Già... dopo anni di oppressione, violazioni e guerra civile, il crollo di un sistema autoritario potrebbe apparire come una vittoria per chi ha lottato per la libertà, tuttavia, ciò che accade dopo la caduta di un regime è spesso altrettanto importante di quanto accaduto prima.
La storia ci insegna che il vuoto lasciato da un dittatore non sempre viene riempito da un sistema migliore.
L'Afghanistan, la Libia e l'Iraq ci offrono tristi esempi di come la caduta di un regime oppressivo possa essere seguita da anni di caos, violenza e nuove forme di oppressione.
Sì... perché quando al potere emergono figure o movimenti che promettono stabilità a scapito della libertà, i sogni di democrazia e giustizia rischiano di svanire rapidamente.
Ecco perchè la situazione in Siria è ora particolarmente delicata, poichè con il crollo del regime di Assad, il Paese è frammentato e conteso da una miriade di attori: fazioni estremiste, comunità locali, minoranze etniche e potenze regionali e globali che perseguono i propri interessi.
Tra questi spicca proprio Ha’yat Tahrir al-Sham, che, sebbene cerchi di mostrarsi moderata e di proporsi come forza di governo, porta con sé un passato e una visione politica che difficilmente si conciliano con i principi di pluralismo, diritti umani e inclusività.
Ciò che difatti preoccupa maggiormente è il destino delle minoranze e dei gruppi più vulnerabili.
Sono molte infatti le comunità – dagli armeni ai cristiani, dai curdi ad altre minoranze religiose – che stanno per lasciare il Paese per timore di persecuzioni.
Questo esodo riflette in modo chiaro la profonda sfiducia in queste nuove leadership, ma soprattutto impoverisce ulteriormente il tessuto sociale rendendo più difficile immaginare un futuro di pace e convivenza.
Le lezioni del passato ci mostrano che un cambiamento di leadership non può limitarsi a un semplice ricambio al vertice...
La Siria ha bisogno di un processo di transizione che tenga conto delle aspirazioni di tutti i suoi cittadini, inclusi coloro che hanno sofferto sotto il regime di Assad e coloro che temono le nuove fazioni al potere.
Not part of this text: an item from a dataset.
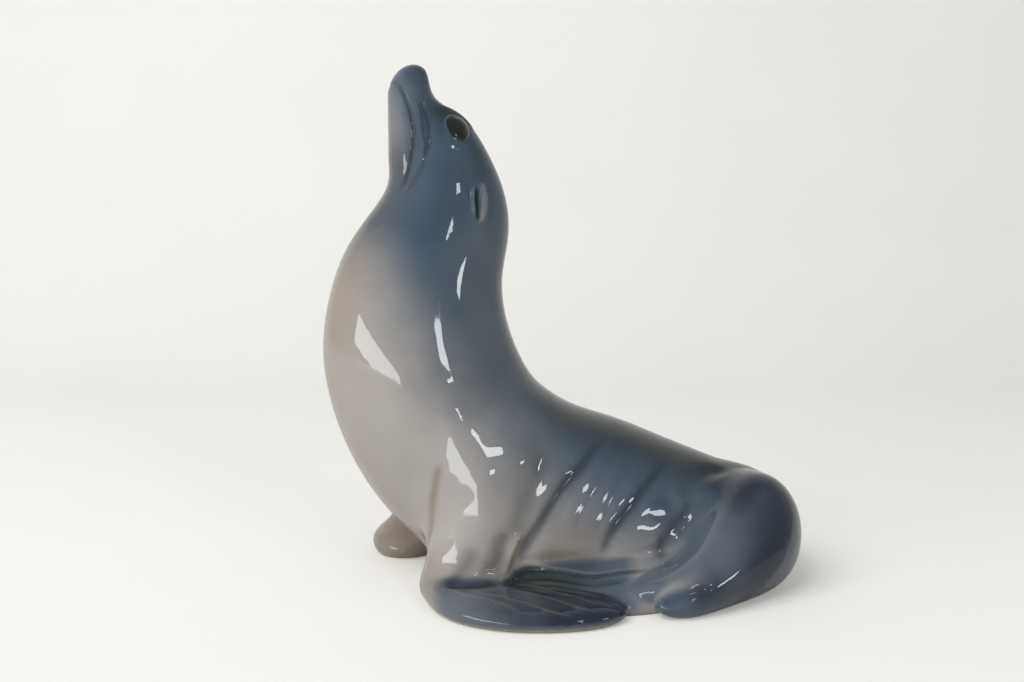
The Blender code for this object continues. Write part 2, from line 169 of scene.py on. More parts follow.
# Each form with the fillet that joins it to those before it, and how square its sections are
FORMS = (
    (TORSO, 0.0, 2.0),
    (NEAR_FLANK, 24.0, 2.0),
    (FAR_FLANK, 24.0, 2.0),
    (NEAR_ARM, 24.0, 2.0),
    (NEAR_BLADE, 9.0, 2.5),
    (FAR_ARM, 14.0, 2.0),
    (FAR_BLADE, 15.0, 2.5),
    (HIND_LIMB, 10.0, 2.0),
    (THIGH_FORM, 12.0, 2.0),
    (HIND_BLADE, 4.0, 2.5),
)

# %% [markdown]
# ## One smooth curve through every table
# Straight runs between the sections would show as flats in the glaze, where every reflection gives a flat
# away. A natural cubic spline has no jump in its slope or its bend, so it is used for the centres, the sizes
# and the angles alike. It runs through the squares of the sizes, which closes each form in a round end.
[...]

La comunità internazionale deve assumersi la responsabilità di evitare che questo momento storico si trasformi in un nuovo incubo per il popolo siriano.
Stabilità e sicurezza non devono essere imposte a costo della libertà. Il rischio è quello di assistere alla nascita di un nuovo regime autoritario, che potrebbe essere persino più brutale e repressivo di quello appena caduto. La Siria non può permettersi di ripetere questo ciclo di oppressione.
È fondamentale quindi che si lavori per costruire un futuro in cui la democrazia, il rispetto dei diritti umani e la convivenza pacifica diventino realtà tangibili e non semplici slogan.
Certo, la strada è lunga e piena di ostacoli, ma non possiamo abbandonare il popolo siriano proprio ora, quando il loro destino è più incerto che mai.